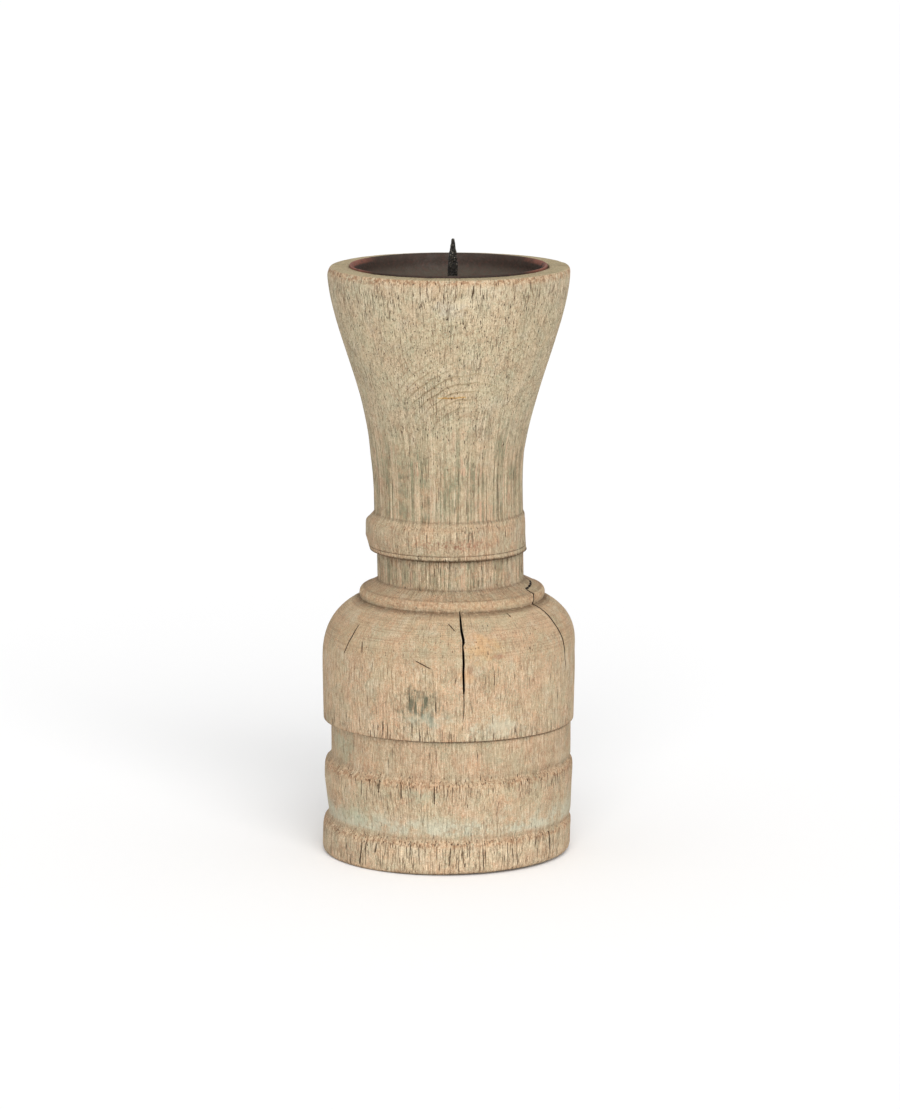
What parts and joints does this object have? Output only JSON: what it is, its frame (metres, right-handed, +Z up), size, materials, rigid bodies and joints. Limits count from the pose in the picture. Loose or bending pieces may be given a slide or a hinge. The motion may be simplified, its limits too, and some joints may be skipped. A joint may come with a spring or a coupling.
{
  "type": "pricket candlestick",
  "caption": "Turned wooden pricket candlestick: flared bowl top, ringed neck, domed shoulder and stepped foot, with an iron dish and spike for a pillar candle.",
  "frame": {"origin": "middle of the foot's underside, on the surface the candlestick stands on", "axes": "+Z up along the column to the tip of the spike, +X and +Y level; the side with the long crack in the shoulder faces -Y"},
  "size_m": [0.125, 0.125, 0.3034],
  "materials": {
    "bleached_wood": "raw, bleached and weathered, matte",
    "dish_iron": "pressed sheet iron with a dull brown, slightly rusty skin",
    "black_iron": "forged iron, blackened, with ground flats at the point"
  },
  "bodies": {
    "root": {"turned_body": "bleached_wood", "bowl_liner": "dish_iron", "pricket": "black_iron"}
  },
  "joints": []
}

******************************

**GOAL**
Find the word "joints" in the data and copy out each line where it turns up.

**RESPONSE**
What parts and joints does this object have? Output only JSON: what it is, its frame (metres, right-handed, +Z up), size, materials, rigid bodies and joints. Limits count from the pose in the picture. Loose or bending pieces may be given a slide or a hinge. The motion may be simplified, its limits too, and some joints may be skipped. A joint may come with a spring or a coupling.
  "joints": []